Rumors have been swirling the past few days about a "Project Dark" (or "Black," depending on who you believe) that revolves around a few key strategies designed to turn the entire industry upside down by rapidly pilfering market share from T-Mobile's competition -- possibly to the point of leapfrogging Sprint. The first element to this is allegedly a barrage of data-rich devices including two Nokia Nseries (the N900 being one of them) and a continued heavy push to stay the Android market leader through introductions like the Motorola CLIQ and Samsung Behold II. We're totally cool with that part -- T-Mobile's investing heavily in its 3G market lately, literally lighting up new markets every few days, and it only makes sense that they'd want devices ready and able to take advantage of those speeds. The next part says that Dark will see 21Mbps HSPA+ get rolled out at a breakneck pace, presumably designed to put pressure on AT&T which is still in the midst of a less sensational 7.2Mbps introduction. Neither the handset strategy nor the 21Mbps plans are really baseless rumors; with the exception of a single unnamed Nokia, all of the phones mentioned for Dark are very real, and T-Mobile's senior vice president of engineering operations has gone on record committing to a national HSPA+ rollout next year. It's all happening -- call it Dark, Black, Light, Blue, Magenta, whatever you want.

That brings us to the final tenet of Dark, which has T-Mobile planning a blockbuster $50 all-you-can-eat plan that would undercut its nearest national competitor -- Sprint, with its Simply Everything plan -- by a ridiculous $50 (AT&T's recently-announced unlimited prepaid plan comes in at $60, but it lacks data, the most critical element here). Sounds enticing, doesn't it? Too good to be true, even, but we don't doubt T-Mobile would do it just to shake things up, especially since they've always had a reputation for undercutting the competition.

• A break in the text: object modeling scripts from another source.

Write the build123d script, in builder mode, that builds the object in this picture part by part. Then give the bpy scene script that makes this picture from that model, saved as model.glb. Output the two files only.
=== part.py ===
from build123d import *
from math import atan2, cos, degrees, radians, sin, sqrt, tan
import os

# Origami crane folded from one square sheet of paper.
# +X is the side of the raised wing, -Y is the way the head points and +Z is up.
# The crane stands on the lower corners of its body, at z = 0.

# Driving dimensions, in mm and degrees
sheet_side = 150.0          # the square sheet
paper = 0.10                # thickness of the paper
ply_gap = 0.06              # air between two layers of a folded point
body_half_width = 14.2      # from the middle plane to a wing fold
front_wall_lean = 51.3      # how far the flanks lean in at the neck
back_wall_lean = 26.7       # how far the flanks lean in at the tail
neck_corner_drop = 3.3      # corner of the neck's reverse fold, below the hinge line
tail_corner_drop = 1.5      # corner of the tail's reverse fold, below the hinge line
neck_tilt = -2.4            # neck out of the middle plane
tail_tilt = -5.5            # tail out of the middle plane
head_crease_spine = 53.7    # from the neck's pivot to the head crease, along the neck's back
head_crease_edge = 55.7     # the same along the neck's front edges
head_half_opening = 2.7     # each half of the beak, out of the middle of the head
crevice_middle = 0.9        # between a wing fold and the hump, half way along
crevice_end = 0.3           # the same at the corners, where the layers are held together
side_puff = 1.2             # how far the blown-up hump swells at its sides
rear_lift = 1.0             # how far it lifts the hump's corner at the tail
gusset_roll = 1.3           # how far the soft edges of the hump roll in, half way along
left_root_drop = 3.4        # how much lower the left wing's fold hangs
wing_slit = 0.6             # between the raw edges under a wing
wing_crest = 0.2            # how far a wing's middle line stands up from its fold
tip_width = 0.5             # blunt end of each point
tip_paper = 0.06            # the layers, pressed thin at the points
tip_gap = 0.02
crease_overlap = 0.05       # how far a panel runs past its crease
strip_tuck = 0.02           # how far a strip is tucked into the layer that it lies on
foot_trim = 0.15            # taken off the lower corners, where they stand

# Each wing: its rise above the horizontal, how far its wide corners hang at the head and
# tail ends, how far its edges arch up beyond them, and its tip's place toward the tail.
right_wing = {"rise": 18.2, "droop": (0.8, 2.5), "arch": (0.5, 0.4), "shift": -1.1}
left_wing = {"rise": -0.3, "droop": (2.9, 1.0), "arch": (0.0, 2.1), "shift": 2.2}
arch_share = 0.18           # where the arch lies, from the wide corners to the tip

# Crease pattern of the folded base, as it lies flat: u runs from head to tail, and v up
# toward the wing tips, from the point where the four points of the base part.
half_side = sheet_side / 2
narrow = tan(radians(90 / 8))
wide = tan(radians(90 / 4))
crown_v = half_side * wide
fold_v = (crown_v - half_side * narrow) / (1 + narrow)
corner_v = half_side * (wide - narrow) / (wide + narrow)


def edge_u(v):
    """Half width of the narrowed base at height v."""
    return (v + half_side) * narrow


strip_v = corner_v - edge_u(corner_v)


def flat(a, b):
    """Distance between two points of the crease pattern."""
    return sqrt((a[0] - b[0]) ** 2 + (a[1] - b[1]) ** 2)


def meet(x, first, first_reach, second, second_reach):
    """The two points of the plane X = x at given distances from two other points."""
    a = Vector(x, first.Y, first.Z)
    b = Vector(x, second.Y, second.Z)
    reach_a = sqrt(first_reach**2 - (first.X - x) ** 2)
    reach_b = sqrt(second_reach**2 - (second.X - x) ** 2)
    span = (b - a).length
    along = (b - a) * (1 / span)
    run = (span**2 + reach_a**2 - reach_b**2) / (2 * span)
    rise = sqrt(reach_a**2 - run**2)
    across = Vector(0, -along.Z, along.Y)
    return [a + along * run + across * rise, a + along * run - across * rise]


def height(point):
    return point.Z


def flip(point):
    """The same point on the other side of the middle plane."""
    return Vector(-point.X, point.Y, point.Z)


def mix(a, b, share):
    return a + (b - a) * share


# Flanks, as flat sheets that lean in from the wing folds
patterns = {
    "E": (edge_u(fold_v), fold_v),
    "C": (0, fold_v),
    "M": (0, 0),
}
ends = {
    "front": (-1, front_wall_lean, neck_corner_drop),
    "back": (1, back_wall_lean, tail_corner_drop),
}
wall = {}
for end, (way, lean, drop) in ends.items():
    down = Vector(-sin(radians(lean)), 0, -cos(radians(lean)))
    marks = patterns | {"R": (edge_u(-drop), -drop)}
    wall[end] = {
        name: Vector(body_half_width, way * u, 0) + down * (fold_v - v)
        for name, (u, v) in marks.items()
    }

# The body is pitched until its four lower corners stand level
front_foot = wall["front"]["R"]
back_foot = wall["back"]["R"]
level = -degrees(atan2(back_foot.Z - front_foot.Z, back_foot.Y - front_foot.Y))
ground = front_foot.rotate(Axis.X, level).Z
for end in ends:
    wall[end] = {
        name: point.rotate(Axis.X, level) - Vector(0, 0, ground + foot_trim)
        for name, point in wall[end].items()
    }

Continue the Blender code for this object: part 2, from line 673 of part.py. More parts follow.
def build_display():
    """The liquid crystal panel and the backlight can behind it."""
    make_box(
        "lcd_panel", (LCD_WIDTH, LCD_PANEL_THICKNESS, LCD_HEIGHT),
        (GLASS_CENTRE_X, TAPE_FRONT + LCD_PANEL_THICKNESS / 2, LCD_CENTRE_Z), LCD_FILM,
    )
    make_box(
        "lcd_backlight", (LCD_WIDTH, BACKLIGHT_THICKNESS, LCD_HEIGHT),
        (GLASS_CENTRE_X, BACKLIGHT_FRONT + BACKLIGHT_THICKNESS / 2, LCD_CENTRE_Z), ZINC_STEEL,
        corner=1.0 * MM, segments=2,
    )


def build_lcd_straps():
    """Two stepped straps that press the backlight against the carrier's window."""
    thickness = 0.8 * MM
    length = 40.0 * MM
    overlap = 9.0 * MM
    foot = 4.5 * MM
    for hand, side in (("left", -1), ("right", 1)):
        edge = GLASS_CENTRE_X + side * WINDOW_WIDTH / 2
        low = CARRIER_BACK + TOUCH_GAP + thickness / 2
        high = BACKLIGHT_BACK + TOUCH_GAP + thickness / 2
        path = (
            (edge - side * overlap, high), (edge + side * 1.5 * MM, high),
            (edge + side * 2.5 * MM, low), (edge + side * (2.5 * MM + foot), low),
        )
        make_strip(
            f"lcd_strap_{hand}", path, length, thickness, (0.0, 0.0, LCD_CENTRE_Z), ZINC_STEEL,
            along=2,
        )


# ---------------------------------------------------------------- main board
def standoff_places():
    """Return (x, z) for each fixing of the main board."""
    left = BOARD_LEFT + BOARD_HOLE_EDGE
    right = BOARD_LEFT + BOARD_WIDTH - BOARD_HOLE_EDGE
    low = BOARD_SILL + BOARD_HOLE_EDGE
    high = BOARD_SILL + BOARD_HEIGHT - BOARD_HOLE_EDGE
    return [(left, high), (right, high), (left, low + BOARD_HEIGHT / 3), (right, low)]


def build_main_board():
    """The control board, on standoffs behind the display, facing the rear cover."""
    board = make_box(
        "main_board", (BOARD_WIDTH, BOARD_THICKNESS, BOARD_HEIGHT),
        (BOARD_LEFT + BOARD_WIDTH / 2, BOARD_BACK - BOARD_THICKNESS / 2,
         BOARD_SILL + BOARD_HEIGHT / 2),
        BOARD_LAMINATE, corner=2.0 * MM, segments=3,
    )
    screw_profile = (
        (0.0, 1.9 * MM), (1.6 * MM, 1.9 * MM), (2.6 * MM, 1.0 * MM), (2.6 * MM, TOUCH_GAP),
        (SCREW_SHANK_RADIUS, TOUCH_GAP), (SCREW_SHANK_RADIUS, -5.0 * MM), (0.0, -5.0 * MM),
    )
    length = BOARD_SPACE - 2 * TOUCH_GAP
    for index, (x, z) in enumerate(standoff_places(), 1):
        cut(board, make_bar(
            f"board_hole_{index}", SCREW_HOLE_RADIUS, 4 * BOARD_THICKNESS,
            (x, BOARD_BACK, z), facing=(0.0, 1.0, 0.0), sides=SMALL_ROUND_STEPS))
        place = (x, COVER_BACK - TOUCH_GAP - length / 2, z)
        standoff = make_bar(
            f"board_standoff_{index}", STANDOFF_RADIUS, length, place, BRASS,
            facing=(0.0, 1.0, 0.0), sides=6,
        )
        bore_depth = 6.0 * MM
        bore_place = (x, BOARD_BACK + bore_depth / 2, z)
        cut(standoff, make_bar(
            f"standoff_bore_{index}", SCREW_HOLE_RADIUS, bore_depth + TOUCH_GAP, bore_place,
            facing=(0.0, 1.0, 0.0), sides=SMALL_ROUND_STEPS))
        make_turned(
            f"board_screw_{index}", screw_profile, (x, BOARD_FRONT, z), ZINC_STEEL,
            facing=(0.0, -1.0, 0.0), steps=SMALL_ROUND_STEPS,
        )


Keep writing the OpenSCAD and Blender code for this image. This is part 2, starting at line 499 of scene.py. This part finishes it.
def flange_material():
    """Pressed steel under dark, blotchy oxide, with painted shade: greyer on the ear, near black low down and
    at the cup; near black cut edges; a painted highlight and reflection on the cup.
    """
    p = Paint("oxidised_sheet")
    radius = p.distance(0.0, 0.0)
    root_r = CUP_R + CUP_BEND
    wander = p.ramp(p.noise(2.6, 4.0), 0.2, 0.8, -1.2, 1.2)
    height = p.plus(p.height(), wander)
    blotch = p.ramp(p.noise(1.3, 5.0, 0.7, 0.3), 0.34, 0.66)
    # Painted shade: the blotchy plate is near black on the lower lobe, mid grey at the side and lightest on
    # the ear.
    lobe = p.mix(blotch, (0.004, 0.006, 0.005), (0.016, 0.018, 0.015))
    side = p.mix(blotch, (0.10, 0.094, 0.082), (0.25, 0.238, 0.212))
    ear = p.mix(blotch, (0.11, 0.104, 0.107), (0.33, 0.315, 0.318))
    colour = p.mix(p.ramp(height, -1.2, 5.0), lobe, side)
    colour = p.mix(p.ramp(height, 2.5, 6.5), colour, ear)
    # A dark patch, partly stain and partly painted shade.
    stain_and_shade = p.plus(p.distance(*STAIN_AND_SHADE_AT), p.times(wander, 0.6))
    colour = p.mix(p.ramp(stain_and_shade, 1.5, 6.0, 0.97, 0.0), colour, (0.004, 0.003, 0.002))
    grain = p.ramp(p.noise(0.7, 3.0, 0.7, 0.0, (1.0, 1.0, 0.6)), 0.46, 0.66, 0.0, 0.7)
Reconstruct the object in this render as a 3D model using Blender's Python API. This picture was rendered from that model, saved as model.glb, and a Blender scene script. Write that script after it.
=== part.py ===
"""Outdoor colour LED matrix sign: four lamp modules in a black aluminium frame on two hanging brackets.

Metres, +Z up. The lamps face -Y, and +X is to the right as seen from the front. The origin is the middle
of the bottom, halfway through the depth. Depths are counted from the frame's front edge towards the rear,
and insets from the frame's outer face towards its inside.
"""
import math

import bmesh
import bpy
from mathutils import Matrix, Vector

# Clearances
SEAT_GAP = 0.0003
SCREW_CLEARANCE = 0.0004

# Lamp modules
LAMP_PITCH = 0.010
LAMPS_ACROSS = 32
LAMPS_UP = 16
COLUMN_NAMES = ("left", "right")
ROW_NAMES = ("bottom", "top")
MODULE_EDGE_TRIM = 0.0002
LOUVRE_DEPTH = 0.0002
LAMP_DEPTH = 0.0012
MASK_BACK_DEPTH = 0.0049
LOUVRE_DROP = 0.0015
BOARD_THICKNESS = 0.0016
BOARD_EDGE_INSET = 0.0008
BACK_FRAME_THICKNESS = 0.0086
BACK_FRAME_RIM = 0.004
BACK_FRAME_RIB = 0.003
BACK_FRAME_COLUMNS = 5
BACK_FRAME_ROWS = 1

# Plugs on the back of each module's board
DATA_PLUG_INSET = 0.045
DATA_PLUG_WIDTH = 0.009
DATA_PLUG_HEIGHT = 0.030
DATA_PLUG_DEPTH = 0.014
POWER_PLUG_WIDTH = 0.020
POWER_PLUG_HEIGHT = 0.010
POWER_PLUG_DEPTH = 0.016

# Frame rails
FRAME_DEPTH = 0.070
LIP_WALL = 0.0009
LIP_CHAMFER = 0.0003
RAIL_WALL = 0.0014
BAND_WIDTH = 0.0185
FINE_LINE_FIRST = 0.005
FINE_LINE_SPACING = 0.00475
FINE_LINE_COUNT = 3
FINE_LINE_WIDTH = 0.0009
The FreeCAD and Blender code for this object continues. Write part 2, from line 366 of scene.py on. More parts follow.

Unfortunately, it's a fool's game -- and if it happens, we're pretty sure it's going to end in tears. Here's why:

  • Boost Mobile -- operating on Nextel's historically robust network -- had bouts of trouble with the influx of subscriber adds brought about by its own $50 unlimited plan, and that was on a totally different scale: the phones aren't nearly as interesting and 3G data simply doesn't exist. When potential customers realize they can get, say, an N900 or a CLIQ and stream Pandora or last.fm until the cows come home for that same $50, there'll be a run on stores, riots in the streets, overturned cars, the whole nine yards. And that's before 10,000 new customers a day get home, turn on their phones, start downloading apps, make Skype calls, and cause cell sites to spontaneously combust.

  • Capping your potential revenue per customer at $50 a month isn't a recipe for heavy capital reinvestment, which is exactly what T-Mobile will need a lot of to make good on Dark -- and fast. In fact, both Verizon and AT&T have total ARPUs (average revenue per user) above the $50 mark already, and T-Mobile's current postpaid ARPU is up there, too. Translation: excluding a subscriber influx, T-Mobile would be taking in less money per postpaid customer than it is now while offering considerably (infinitely?) more service. Including the inevitable influx, sure, revenue goes through the roof -- but profit is a huge question mark.

  • One of T-Mobile's hallmarks has been stellar customer service. Historically, the carrier has never offered the biggest coverage footprint or the biggest handset selection, but you could basically always count on 'em to take care of you. Think they'll be able to keep that reputation intact with one-third again as many subscribers within a few months' time?

  • We're not doubting that T-Mobile is planning its 3G network (whether it be HSPA or HSPA+) for increased capacity, but the magnitude of advanced planning and expense that would be required to accommodate the number of high data consumption adds brought about by a plan this cheap would be truly staggering. It's the perfect storm -- the carrier would be simultaneously adding the most powerful devices it's ever offered and dramatically undercutting its closest competition on plan pricing, and the resulting strain would be picked up by an untested network.

  • Network build-outs are measured in months or years, not days. If markets start imploding because T-Mobile realizes it doesn't actually have the infrastructure to suddenly be the number two or three carrier, that's not a problem it can solve quickly -- or cheaply.


In a perfect world, we'd all have Cortex A9-powered phones running the mega-powerful operating system of your choice with 2GB of internal RAM and a 4.5-inch WVGA display hooked up to a network offering all-you-can-eat voice, data, and messaging in exchange for the pennies and lint in our pockets, but the cold, hard realities of spectrum allocation, technology, and the surly bonds of capitalism conspire to make it impossible. We beg of you, T-Mobile -- for the good of your network and your customers -- don't pull the trigger on this unless you're absolutely positive you've covered every contingency (and history suggests you've got some work to do there).